75 Minuten Aufführung bringen dem Zuschauer die Geschichte der Rheinbrücke, die am 17. März 1945 wegen Überbelastung einstürzte, näher. Keine Identifikationsfiguren stehen auf der Bühne, sondern Repräsentanten der letzten Kriegsmonate: der amerikanische Soldat Karl Heinz Timmermann, Feldwebel Kleebach, Bürger von Erpel, die sich in den Tunnel flüchten, und Hitlerjungen, die noch glauben, ihre Pflicht gegenüber dem Vaterland erfüllen zu müssen. Nicht das Schicksal des Einzelnen steht im Zentrum, sondern das Geschehen. Die Zufälle, die die Sprengung der Brücke immer wieder verhinderten, der Vormarsch der Amerikaner. Es sind die Ereignisse, die das Stück stark machen. Das hat auch Walter Ullrich erkannt, der den Stoff des Romans für die Landesbühne dramatisiert hat: "Was da passiert ist, ist ja so einmalig, dass ich sagte, aus diesem Stoff könnte man ein wunderbares Theaterstück machen."

Bereits seit März 2006 liegt die Textfassung vor. Die Proben sind im Gange. Dabei sind die Schauspieler eher Personifikationen von Daten und Fakten als Charaktere. Sie verkörpern eine Lehrstunde in regionaler Geschichte, die den Spannungsbogen von Beginn bis zum Ende immer mehr steigert, bis schließlich die Amerikaner über die Brücke, deren Sprengung den Deutschen misslingt, die rechte Rheinseite erreichen.

Der lokale Bezug dieses bedeutsamen Teils der Weltkriegsgeschichte manifestiert sich immer wieder in der Nennung von Namen und Orten. Es verwundert daher nicht, dass das Interesse am Stück gerade in der näheren Umgebung groß ist. So wird die Truppe um Ullrich zum Beispiel in Euskirchen und Andernach gastieren, freut sich der Intendant. Weil viele Theaterfreunde vor allem die Vorstellungen im Erpeler Tunnel sehen möchten, plane man dort für nächstes Jahr eine Art Freilichtstätte einzurichten, um dort das Stück dann nochmals aufführen zu können, erklärt Ullrich weiter. "Im Tunnel ist man dann auch vor Regen und der Sonne sicher."
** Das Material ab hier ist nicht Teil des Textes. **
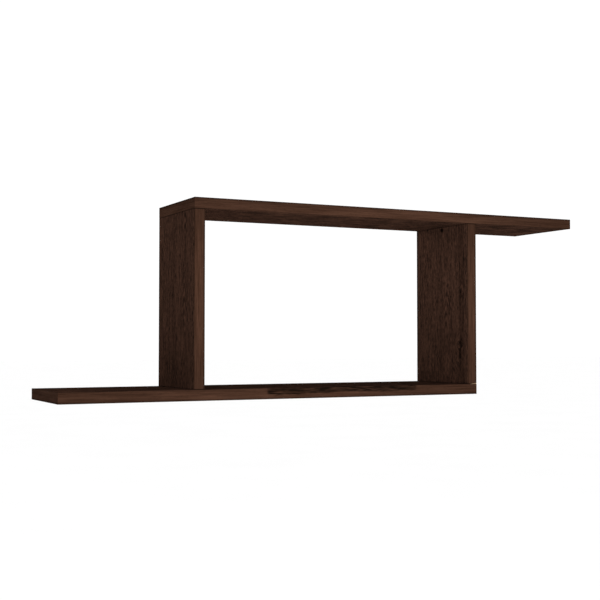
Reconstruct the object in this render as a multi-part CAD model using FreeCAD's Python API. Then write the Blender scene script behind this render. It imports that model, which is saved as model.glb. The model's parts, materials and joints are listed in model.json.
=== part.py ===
import FreeCAD, Part
import math
import os

from FreeCAD import Vector

# A Z-shaped wall shelf: two long boards, stepped sideways, joined by two uprights with
# cam locks, cam bolts and dowels, and hung on two keyhole plates let into the uprights' backs.
#
# Frame: +X along the shelf to the right, +Y towards the wall, +Z up. The origin is on the wall
# plane, midway between the round entries of the two keyholes. All lengths are in millimetres.

# ---- Driving dimensions ----------------------------------------------------------------------

BOARD_THICKNESS = 18.0       # standard faced chipboard
DEPTH = 170.0                # wall to front edge, bands included
LONG_BOARD_LENGTH = 762.0    # both long boards, end bands included
OVERHANG = 218.0             # how far each long board runs past the other
UPRIGHT_HEIGHT = 290.0       # clear height between the long boards

BAND_THICKNESS = 0.8         # edging on every visible edge
BAND_ARRIS = 0.4             # rounding of a band's long outer edges
FOOT_GAP = 1.8               # how short the right upright's front band is cut at its foot
FOOT_GAP_START = 3.0         # where along the foot that crooked cut begins

DRILL_ROWS = 32.0            # spacing of the joint holes along the depth
CAM_FROM_EDGE = 37.0         # cams, from the front and back edges
CAM_FROM_END = 34.0          # cams, from an upright's end

CAM_HOLE_RADIUS = 7.5
CAM_HOLE_DEPTH = 13.8
CAM_RADIUS = 7.45            # runs in its hole with 0.05 mm round it
CAM_DEPTH = 13.3             # from the upright's face to the cam's inner end
CAM_RECESS = 0.2             # the cam's face sits this far below the upright's face
CHAMBER_RADIUS = 4.9         # hollow that holds the bolt's ball
CHAMBER_OFFSET = 0.5         # eccentricity that draws the ball in as the cam turns
CHAMBER_HEIGHT = 7.0
JAW_SLOT_WIDTH = 3.8         # path of the bolt's neck through the cam's wall
JAW_SLOT_SWEEP = 180.0       # from locked to open, in degrees
JAW_SLOT_MARGIN = 45.0       # slot past the locked place, which clears the ball
ENTRY_RADIUS = 3.45          # lets the ball out when the cam is open
DRIVE_DEPTH = 3.2            # cross recess in the cam's face
DRIVE_LENGTH = 7.6
DRIVE_WIDTH = 1.4
DRIVE_CORE_RADIUS = 1.7
ARROW_DEPTH = 0.4            # sunk arrow head that points to the cam's entry
ARROW_LENGTH = 1.7
ARROW_WIDTH = 3.0
ARROW_FROM_RIM = 0.9

BOLT_THREAD_RADIUS = 3.5
BOLT_THREAD_LENGTH = 11.0
BOLT_CHAMFER = 1.0           # lead of the thread, and the taper from stem to neck
BOLT_COLLAR_RADIUS = 3.8
BOLT_COLLAR_LENGTH = 2.0
BOLT_STEM_RADIUS = 2.6
BOLT_NECK_RADIUS = 1.6
BOLT_BALL_RADIUS = 3.3
BOLT_BALL_OFFSET = 1.65      # ball centre from the cam's axis, towards the long board
BOLT_BORE_RADIUS = 4.0       # bore in the upright's end
CAM_TO_STEM = 8.2            # the neck is slim up to here, so the cam clears the stem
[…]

Im Theater kann Ullrich den Tunnel nur durch Kulisse und Lichtsetzung andeuten: Am Boden laufen Schienen entlang, rechts das Feldtelefon auf einem Schreibtisch. "Alles ist authentisch", betont Ullrich. "Die Gewehre sind echt." Das wird dann wohl auch dazu führen, dass die Landesbühne mit diesem Stück keinen Gewinn macht. "Es sind sehr viele Schauspieler beteiligt, die Originalrequisiten von Wehrmacht und US-Army sind recht teuer im Verleih", sagt Edgar Neustein, Vorsitzender der Kunst- und Kulturverein "ad Erpelle". Die echten Requisiten unterstützen den Eindruck von einem Dokumentarfilm auf der Bühne. Geschichte zum Ansehen. Ohne Kommentar. Es ist "nur" ein Bauwerk, eine Brücke, die das Schicksal mehrerer Menschen mitgeformt hat. Nüchtern und ohne Schnörkel entwickeln sich die Ereignisse um die Brücke von Remagen im März 1945.

Keine Fiktion, keine wirkliche Prosa, die auf der Bühne zu hören ist. Dafür eine Lektion über entscheidende Stunden kurz vor dem Ende des Zweiten Weltkriegs.